[Description of the task] Look through the data below. Pick out the lines holding the string "before".

[Information supplied]
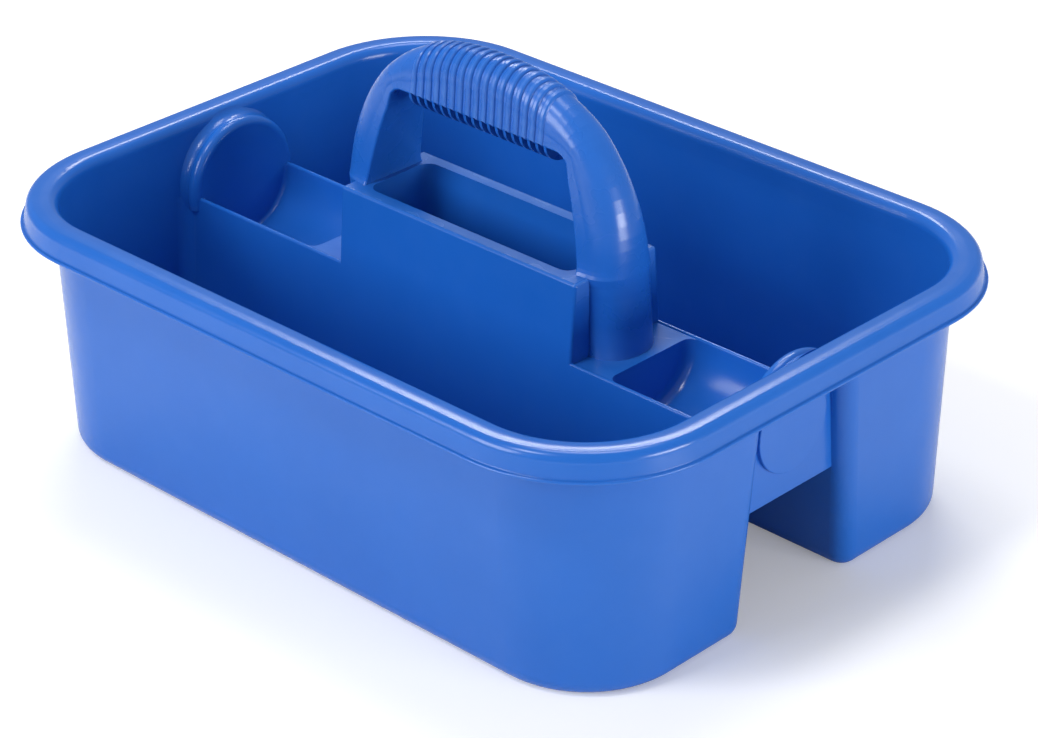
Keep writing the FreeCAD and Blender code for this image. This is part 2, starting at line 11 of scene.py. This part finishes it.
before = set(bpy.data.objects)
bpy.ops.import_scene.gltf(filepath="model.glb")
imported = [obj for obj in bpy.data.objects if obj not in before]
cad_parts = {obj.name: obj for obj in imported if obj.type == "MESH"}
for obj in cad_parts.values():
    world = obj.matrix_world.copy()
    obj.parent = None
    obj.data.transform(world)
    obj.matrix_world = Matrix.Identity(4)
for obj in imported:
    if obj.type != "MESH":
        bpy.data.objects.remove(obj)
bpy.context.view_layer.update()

[Exercise output]
before = set(bpy.data.objects)
imported = [obj for obj in bpy.data.objects if obj not in before]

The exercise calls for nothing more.